> **TASK DIRECTIONS**
Reproduce, character for character, the entries from their opening line through the line with "WELL_FRONT_TOP = WELL_FRONT_BOTTOM".

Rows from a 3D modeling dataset

[Start]

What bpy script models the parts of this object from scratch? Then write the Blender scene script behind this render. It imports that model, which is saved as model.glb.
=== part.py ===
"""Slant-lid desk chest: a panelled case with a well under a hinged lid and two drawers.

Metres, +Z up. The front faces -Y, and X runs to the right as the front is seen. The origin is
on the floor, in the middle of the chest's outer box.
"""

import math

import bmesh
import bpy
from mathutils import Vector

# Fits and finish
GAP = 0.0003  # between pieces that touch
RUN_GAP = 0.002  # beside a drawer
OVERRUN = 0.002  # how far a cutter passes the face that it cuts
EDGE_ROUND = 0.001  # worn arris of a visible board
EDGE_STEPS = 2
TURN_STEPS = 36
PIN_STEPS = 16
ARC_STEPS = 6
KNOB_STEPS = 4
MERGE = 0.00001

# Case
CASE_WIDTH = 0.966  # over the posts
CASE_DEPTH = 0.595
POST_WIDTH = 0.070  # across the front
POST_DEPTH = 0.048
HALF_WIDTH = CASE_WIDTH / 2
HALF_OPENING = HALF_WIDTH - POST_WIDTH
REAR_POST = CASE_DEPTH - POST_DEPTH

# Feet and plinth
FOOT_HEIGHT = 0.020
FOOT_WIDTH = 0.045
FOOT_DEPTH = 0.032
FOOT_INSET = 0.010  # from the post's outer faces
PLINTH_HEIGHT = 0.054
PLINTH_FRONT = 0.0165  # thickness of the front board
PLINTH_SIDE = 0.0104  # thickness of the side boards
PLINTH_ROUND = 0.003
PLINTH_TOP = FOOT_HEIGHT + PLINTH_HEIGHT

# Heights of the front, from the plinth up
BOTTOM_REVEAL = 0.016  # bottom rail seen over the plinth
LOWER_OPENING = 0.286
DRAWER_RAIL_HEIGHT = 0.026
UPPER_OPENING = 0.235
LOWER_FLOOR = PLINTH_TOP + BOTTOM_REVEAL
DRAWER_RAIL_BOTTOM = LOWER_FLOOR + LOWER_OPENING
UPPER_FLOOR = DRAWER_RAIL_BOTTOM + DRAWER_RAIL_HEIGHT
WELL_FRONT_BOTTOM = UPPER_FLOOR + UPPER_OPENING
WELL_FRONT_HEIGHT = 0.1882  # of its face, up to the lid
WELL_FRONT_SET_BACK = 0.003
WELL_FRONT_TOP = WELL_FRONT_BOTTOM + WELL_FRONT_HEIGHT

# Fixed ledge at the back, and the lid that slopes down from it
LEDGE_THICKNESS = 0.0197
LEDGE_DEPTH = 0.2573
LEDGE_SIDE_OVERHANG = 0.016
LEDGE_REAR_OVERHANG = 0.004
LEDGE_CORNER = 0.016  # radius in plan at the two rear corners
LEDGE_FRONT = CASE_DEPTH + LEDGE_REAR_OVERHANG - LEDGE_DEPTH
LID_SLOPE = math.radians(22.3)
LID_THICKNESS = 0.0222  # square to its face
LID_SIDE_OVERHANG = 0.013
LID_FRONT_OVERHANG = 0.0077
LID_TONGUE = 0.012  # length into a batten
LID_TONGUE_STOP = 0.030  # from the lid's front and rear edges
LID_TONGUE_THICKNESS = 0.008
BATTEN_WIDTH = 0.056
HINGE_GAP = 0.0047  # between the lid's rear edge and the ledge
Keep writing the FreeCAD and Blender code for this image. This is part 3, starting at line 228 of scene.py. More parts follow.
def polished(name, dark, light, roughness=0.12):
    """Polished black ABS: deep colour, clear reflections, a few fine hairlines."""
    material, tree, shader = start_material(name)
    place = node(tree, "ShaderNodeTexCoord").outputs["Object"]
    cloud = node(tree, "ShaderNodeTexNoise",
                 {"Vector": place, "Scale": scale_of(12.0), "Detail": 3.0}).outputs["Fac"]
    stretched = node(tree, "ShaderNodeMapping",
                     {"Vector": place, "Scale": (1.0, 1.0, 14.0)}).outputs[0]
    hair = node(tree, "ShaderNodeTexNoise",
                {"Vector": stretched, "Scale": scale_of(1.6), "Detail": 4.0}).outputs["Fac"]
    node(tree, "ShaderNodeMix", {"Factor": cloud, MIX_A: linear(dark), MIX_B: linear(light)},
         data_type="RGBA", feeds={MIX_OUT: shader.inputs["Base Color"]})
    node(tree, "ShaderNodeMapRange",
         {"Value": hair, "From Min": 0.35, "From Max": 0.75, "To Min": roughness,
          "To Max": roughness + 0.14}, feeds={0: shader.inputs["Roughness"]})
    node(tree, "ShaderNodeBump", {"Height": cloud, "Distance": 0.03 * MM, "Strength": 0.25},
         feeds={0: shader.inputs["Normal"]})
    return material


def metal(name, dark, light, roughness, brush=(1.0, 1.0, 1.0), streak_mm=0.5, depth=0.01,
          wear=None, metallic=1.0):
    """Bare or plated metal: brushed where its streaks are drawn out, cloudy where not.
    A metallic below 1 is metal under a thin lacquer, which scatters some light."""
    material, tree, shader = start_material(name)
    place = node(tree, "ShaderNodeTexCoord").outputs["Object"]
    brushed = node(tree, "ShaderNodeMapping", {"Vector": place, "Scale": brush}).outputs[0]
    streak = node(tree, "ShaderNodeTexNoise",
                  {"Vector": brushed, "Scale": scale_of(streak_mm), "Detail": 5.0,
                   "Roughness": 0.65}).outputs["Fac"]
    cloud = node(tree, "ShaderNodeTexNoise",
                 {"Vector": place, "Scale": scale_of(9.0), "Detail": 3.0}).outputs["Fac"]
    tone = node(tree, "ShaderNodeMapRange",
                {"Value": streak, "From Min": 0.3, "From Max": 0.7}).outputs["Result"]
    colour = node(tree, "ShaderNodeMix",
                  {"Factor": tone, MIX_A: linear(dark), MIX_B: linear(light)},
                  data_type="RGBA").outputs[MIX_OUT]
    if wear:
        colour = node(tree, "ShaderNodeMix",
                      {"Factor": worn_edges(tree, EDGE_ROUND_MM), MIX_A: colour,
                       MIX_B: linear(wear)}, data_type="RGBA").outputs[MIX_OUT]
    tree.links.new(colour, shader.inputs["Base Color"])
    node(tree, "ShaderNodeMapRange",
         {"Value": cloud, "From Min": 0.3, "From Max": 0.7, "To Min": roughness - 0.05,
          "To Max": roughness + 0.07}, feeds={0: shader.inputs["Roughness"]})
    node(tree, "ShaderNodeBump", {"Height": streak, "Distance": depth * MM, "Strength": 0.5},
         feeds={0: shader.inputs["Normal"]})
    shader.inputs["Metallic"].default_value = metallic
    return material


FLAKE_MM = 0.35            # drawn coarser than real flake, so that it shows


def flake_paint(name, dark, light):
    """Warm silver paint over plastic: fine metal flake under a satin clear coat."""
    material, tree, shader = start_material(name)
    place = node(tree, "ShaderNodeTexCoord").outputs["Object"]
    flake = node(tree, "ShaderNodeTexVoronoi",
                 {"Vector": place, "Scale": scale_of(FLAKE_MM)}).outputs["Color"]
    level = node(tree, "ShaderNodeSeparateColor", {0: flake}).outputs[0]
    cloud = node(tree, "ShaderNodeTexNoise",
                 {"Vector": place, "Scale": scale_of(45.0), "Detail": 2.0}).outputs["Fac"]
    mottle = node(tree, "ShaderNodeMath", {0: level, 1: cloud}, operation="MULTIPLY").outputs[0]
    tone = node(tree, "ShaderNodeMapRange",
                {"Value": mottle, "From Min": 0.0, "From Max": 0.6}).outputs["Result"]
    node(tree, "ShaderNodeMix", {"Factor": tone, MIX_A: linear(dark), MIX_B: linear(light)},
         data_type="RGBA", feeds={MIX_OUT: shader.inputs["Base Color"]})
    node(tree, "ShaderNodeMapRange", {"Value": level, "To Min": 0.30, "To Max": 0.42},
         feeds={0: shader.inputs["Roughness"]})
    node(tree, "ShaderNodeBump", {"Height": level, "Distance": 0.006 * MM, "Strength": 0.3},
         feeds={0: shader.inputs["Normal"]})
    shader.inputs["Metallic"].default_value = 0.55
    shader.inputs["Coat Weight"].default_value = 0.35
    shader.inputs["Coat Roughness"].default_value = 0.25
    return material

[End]

> **FINAL RESULT**
What bpy script models the parts of this object from scratch? Then write the Blender scene script behind this render. It imports that model, which is saved as model.glb.
=== part.py ===
"""Slant-lid desk chest: a panelled case with a well under a hinged lid and two drawers.

Metres, +Z up. The front faces -Y, and X runs to the right as the front is seen. The origin is
on the floor, in the middle of the chest's outer box.
"""

import math

import bmesh
import bpy
from mathutils import Vector

# Fits and finish
GAP = 0.0003  # between pieces that touch
RUN_GAP = 0.002  # beside a drawer
OVERRUN = 0.002  # how far a cutter passes the face that it cuts
EDGE_ROUND = 0.001  # worn arris of a visible board
EDGE_STEPS = 2
TURN_STEPS = 36
PIN_STEPS = 16
ARC_STEPS = 6
KNOB_STEPS = 4
MERGE = 0.00001

# Case
CASE_WIDTH = 0.966  # over the posts
CASE_DEPTH = 0.595
POST_WIDTH = 0.070  # across the front
POST_DEPTH = 0.048
HALF_WIDTH = CASE_WIDTH / 2
HALF_OPENING = HALF_WIDTH - POST_WIDTH
REAR_POST = CASE_DEPTH - POST_DEPTH

# Feet and plinth
FOOT_HEIGHT = 0.020
FOOT_WIDTH = 0.045
FOOT_DEPTH = 0.032
FOOT_INSET = 0.010  # from the post's outer faces
PLINTH_HEIGHT = 0.054
PLINTH_FRONT = 0.0165  # thickness of the front board
PLINTH_SIDE = 0.0104  # thickness of the side boards
PLINTH_ROUND = 0.003
PLINTH_TOP = FOOT_HEIGHT + PLINTH_HEIGHT

# Heights of the front, from the plinth up
BOTTOM_REVEAL = 0.016  # bottom rail seen over the plinth
LOWER_OPENING = 0.286
DRAWER_RAIL_HEIGHT = 0.026
UPPER_OPENING = 0.235
LOWER_FLOOR = PLINTH_TOP + BOTTOM_REVEAL
DRAWER_RAIL_BOTTOM = LOWER_FLOOR + LOWER_OPENING
UPPER_FLOOR = DRAWER_RAIL_BOTTOM + DRAWER_RAIL_HEIGHT
WELL_FRONT_BOTTOM = UPPER_FLOOR + UPPER_OPENING
WELL_FRONT_HEIGHT = 0.1882  # of its face, up to the lid
WELL_FRONT_SET_BACK = 0.003
WELL_FRONT_TOP = WELL_FRONT_BOTTOM + WELL_FRONT_HEIGHT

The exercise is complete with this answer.